Short problem
In the listing below, locate the lines that hold the string "import". Copy those lines.

** START OF Data listing **

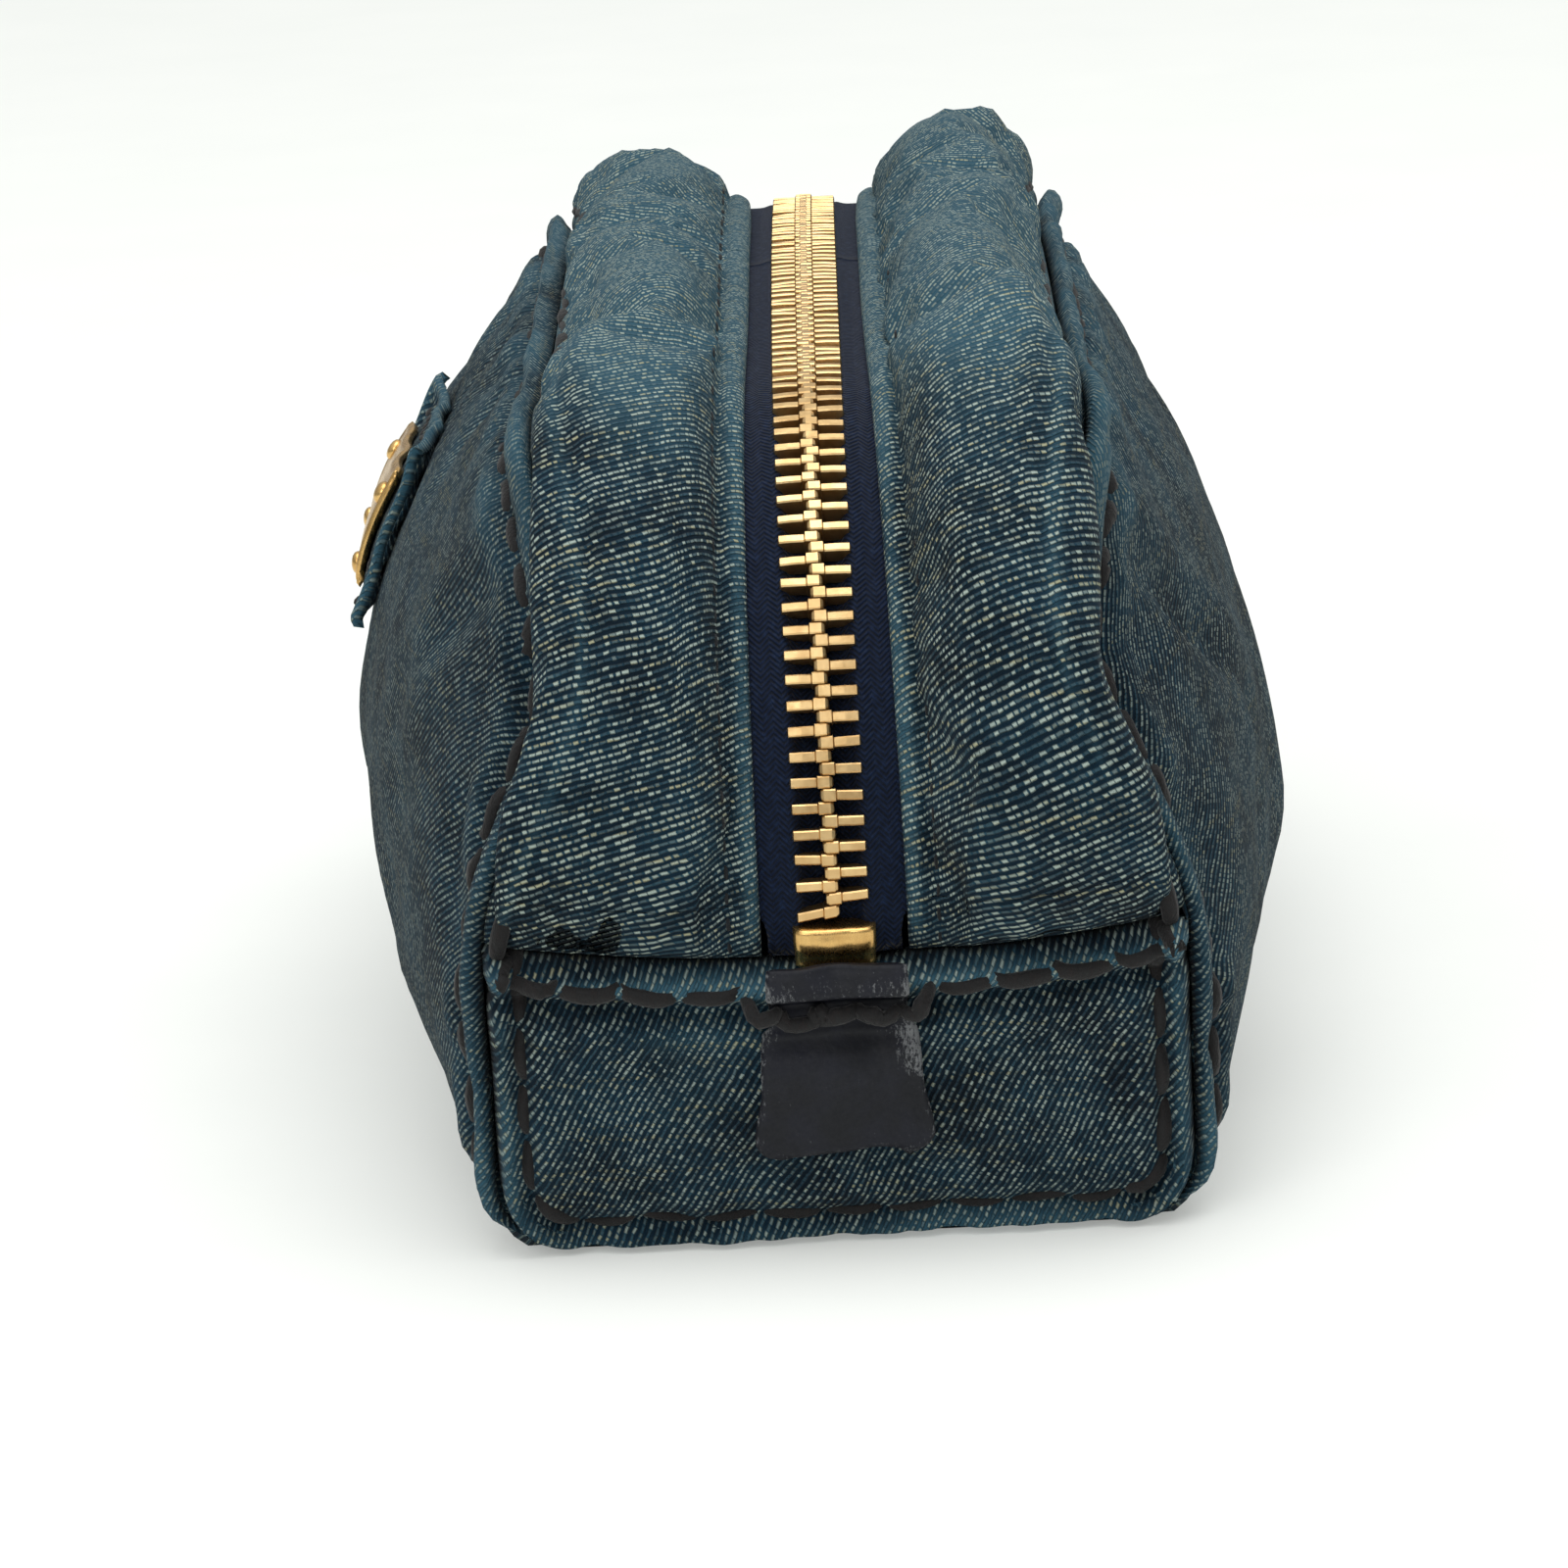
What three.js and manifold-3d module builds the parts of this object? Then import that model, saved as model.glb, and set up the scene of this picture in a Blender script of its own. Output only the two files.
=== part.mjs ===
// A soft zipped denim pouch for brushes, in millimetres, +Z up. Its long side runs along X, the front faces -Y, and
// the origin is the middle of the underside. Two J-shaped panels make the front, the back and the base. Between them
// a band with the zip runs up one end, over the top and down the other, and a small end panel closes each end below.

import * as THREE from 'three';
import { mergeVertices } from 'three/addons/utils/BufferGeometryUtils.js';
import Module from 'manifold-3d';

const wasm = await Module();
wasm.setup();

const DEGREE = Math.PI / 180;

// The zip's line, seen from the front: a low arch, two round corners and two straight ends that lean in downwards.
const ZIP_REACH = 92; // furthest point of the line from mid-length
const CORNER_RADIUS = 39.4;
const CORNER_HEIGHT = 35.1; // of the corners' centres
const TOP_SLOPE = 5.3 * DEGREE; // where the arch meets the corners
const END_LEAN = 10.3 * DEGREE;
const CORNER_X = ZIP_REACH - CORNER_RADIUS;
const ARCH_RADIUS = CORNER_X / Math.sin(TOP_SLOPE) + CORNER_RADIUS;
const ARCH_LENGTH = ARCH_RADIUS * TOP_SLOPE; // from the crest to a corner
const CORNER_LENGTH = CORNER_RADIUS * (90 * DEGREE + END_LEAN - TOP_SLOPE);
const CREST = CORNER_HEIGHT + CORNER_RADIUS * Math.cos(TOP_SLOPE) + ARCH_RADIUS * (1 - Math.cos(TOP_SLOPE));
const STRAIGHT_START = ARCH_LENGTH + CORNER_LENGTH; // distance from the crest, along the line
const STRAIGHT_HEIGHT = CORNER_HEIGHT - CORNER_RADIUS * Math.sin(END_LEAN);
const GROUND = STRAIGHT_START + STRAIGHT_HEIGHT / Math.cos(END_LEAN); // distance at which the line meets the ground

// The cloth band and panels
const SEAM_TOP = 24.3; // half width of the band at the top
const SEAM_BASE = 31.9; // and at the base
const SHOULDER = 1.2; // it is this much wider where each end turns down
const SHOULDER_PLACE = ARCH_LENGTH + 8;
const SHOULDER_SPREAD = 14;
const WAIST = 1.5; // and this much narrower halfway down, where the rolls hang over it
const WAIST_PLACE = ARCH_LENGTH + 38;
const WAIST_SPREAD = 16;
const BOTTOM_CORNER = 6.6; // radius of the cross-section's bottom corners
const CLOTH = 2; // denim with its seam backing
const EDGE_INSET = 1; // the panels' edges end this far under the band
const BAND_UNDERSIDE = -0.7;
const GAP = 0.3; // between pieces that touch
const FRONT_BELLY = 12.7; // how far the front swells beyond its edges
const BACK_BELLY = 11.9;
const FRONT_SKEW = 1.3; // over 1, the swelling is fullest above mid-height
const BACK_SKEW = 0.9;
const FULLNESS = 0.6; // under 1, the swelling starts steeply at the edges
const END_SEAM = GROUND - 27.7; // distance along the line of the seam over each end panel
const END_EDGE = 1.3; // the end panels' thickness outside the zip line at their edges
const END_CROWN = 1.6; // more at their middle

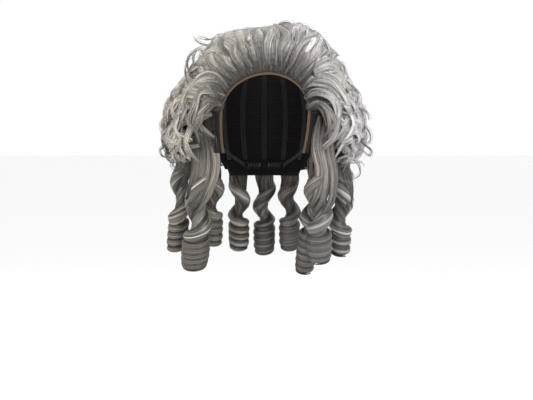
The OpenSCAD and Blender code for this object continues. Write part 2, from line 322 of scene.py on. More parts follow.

** END OF Data listing **

Final result
What three.js and manifold-3d module builds the parts of this object? Then import that model, saved as model.glb, and set up the scene of this picture in a Blender script of its own. Output only the two files.
import * as THREE from 'three';
import { mergeVertices } from 'three/addons/utils/BufferGeometryUtils.js';
import Module from 'manifold-3d';